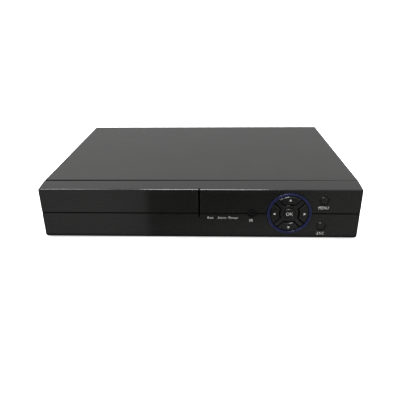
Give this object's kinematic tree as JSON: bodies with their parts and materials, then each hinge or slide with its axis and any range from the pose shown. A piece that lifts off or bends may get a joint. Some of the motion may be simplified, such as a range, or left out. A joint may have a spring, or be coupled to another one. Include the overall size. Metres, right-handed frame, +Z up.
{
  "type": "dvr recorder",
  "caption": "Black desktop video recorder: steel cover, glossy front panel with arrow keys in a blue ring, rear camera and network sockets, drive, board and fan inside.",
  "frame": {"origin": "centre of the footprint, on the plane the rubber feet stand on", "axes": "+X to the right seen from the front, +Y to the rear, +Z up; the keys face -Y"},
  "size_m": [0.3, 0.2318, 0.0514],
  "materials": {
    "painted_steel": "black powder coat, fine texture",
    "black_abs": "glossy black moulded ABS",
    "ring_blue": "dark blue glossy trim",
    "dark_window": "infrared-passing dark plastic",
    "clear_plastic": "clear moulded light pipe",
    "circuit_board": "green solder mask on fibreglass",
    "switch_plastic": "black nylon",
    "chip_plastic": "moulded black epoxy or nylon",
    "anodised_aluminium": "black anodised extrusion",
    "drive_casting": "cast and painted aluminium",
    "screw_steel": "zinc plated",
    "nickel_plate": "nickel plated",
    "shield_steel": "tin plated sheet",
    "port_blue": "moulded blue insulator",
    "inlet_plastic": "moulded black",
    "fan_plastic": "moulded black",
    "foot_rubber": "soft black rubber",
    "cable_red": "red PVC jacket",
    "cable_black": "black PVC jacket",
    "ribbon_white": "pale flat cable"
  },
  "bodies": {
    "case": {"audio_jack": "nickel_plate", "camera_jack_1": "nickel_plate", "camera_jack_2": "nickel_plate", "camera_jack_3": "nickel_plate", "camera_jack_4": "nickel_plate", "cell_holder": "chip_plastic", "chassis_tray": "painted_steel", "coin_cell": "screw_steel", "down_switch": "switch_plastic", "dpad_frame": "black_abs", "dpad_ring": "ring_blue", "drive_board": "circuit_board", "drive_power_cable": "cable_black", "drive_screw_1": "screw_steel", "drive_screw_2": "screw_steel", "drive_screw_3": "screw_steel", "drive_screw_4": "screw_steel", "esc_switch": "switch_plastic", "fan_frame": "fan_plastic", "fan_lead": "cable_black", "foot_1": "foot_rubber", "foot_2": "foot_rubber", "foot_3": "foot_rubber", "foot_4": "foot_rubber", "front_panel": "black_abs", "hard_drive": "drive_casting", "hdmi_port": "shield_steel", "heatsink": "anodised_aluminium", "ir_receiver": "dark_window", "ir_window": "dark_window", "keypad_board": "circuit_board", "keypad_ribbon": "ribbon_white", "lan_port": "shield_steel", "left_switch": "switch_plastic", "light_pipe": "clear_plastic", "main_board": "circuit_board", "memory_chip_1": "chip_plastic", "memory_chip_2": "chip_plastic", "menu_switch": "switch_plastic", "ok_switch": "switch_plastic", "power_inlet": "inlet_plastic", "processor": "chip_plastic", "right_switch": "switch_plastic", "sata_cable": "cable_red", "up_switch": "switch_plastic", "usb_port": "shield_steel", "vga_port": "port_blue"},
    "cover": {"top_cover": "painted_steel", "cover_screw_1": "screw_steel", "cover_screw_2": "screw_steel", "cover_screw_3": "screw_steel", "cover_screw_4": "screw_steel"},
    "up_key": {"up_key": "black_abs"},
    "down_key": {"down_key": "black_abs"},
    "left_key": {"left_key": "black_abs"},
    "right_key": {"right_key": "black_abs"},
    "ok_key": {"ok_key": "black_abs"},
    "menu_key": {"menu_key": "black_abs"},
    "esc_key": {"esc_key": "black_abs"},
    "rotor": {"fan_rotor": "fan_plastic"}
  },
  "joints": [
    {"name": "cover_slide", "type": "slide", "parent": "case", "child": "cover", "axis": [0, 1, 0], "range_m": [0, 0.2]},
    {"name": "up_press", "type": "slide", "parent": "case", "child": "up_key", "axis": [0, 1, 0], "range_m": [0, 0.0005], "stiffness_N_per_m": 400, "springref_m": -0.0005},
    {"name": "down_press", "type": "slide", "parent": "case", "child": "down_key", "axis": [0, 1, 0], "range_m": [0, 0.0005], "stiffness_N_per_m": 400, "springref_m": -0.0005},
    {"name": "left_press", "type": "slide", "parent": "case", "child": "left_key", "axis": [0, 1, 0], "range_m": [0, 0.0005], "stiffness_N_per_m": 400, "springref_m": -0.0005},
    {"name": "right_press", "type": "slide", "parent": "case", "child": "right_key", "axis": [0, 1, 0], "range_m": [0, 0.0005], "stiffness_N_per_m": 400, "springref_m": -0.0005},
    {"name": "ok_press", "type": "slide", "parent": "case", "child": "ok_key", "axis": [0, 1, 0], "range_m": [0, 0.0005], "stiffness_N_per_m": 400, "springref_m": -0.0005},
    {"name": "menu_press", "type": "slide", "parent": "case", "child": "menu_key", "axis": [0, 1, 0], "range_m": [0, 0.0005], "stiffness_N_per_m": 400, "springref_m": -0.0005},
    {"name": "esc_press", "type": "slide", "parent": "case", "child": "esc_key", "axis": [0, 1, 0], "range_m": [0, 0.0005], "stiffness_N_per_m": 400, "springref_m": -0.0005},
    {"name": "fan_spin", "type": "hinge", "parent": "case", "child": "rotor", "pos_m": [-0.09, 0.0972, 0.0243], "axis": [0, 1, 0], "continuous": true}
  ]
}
-- -- --
Quote each line of the data above exactly as written.

> The answer:
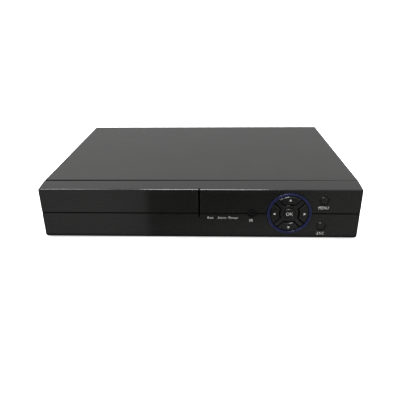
Give this object's kinematic tree as JSON: bodies with their parts and materials, then each hinge or slide with its axis and any range from the pose shown. A piece that lifts off or bends may get a joint. Some of the motion may be simplified, such as a range, or left out. A joint may have a spring, or be coupled to another one. Include the overall size. Metres, right-handed frame, +Z up.
{
  "type": "dvr recorder",
  "caption": "Black desktop video recorder: steel cover, glossy front panel with arrow keys in a blue ring, rear camera and network sockets, drive, board and fan inside.",
  "frame": {"origin": "centre of the footprint, on the plane the rubber feet stand on", "axes": "+X to the right seen from the front, +Y to the rear, +Z up; the keys face -Y"},
  "size_m": [0.3, 0.2318, 0.0514],
  "materials": {
    "painted_steel": "black powder coat, fine texture",
    "black_abs": "glossy black moulded ABS",
    "ring_blue": "dark blue glossy trim",
    "dark_window": "infrared-passing dark plastic",
    "clear_plastic": "clear moulded light pipe",
    "circuit_board": "green solder mask on fibreglass",
    "switch_plastic": "black nylon",
    "chip_plastic": "moulded black epoxy or nylon",
    "anodised_aluminium": "black anodised extrusion",
    "drive_casting": "cast and painted aluminium",
    "screw_steel": "zinc plated",
    "nickel_plate": "nickel plated",
    "shield_steel": "tin plated sheet",
    "port_blue": "moulded blue insulator",
    "inlet_plastic": "moulded black",
    "fan_plastic": "moulded black",
    "foot_rubber": "soft black rubber",
    "cable_red": "red PVC jacket",
    "cable_black": "black PVC jacket",
    "ribbon_white": "pale flat cable"
  },
  "bodies": {
    "case": {"audio_jack": "nickel_plate", "camera_jack_1": "nickel_plate", "camera_jack_2": "nickel_plate", "camera_jack_3": "nickel_plate", "camera_jack_4": "nickel_plate", "cell_holder": "chip_plastic", "chassis_tray": "painted_steel", "coin_cell": "screw_steel", "down_switch": "switch_plastic", "dpad_frame": "black_abs", "dpad_ring": "ring_blue", "drive_board": "circuit_board", "drive_power_cable": "cable_black", "drive_screw_1": "screw_steel", "drive_screw_2": "screw_steel", "drive_screw_3": "screw_steel", "drive_screw_4": "screw_steel", "esc_switch": "switch_plastic", "fan_frame": "fan_plastic", "fan_lead": "cable_black", "foot_1": "foot_rubber", "foot_2": "foot_rubber", "foot_3": "foot_rubber", "foot_4": "foot_rubber", "front_panel": "black_abs", "hard_drive": "drive_casting", "hdmi_port": "shield_steel", "heatsink": "anodised_aluminium", "ir_receiver": "dark_window", "ir_window": "dark_window", "keypad_board": "circuit_board", "keypad_ribbon": "ribbon_white", "lan_port": "shield_steel", "left_switch": "switch_plastic", "light_pipe": "clear_plastic", "main_board": "circuit_board", "memory_chip_1": "chip_plastic", "memory_chip_2": "chip_plastic", "menu_switch": "switch_plastic", "ok_switch": "switch_plastic", "power_inlet": "inlet_plastic", "processor": "chip_plastic", "right_switch": "switch_plastic", "sata_cable": "cable_red", "up_switch": "switch_plastic", "usb_port": "shield_steel", "vga_port": "port_blue"},
    "cover": {"top_cover": "painted_steel", "cover_screw_1": "screw_steel", "cover_screw_2": "screw_steel", "cover_screw_3": "screw_steel", "cover_screw_4": "screw_steel"},
    "up_key": {"up_key": "black_abs"},
    "down_key": {"down_key": "black_abs"},
    "left_key": {"left_key": "black_abs"},
    "right_key": {"right_key": "black_abs"},
    "ok_key": {"ok_key": "black_abs"},
    "menu_key": {"menu_key": "black_abs"},
    "esc_key": {"esc_key": "black_abs"},
    "rotor": {"fan_rotor": "fan_plastic"}
  },
  "joints": [
    {"name": "cover_slide", "type": "slide", "parent": "case", "child": "cover", "axis": [0, 1, 0], "range_m": [0, 0.2]},
    {"name": "up_press", "type": "slide", "parent": "case", "child": "up_key", "axis": [0, 1, 0], "range_m": [0, 0.0005], "stiffness_N_per_m": 400, "springref_m": -0.0005},
    {"name": "down_press", "type": "slide", "parent": "case", "child": "down_key", "axis": [0, 1, 0], "range_m": [0, 0.0005], "stiffness_N_per_m": 400, "springref_m": -0.0005},
    {"name": "left_press", "type": "slide", "parent": "case", "child": "left_key", "axis": [0, 1, 0], "range_m": [0, 0.0005], "stiffness_N_per_m": 400, "springref_m": -0.0005},
    {"name": "right_press", "type": "slide", "parent": "case", "child": "right_key", "axis": [0, 1, 0], "range_m": [0, 0.0005], "stiffness_N_per_m": 400, "springref_m": -0.0005},
    {"name": "ok_press", "type": "slide", "parent": "case", "child": "ok_key", "axis": [0, 1, 0], "range_m": [0, 0.0005], "stiffness_N_per_m": 400, "springref_m": -0.0005},
    {"name": "menu_press", "type": "slide", "parent": "case", "child": "menu_key", "axis": [0, 1, 0], "range_m": [0, 0.0005], "stiffness_N_per_m": 400, "springref_m": -0.0005},
    {"name": "esc_press", "type": "slide", "parent": "case", "child": "esc_key", "axis": [0, 1, 0], "range_m": [0, 0.0005], "stiffness_N_per_m": 400, "springref_m": -0.0005},
    {"name": "fan_spin", "type": "hinge", "parent": "case", "child": "rotor", "pos_m": [-0.09, 0.0972, 0.0243], "axis": [0, 1, 0], "continuous": true}
  ]
}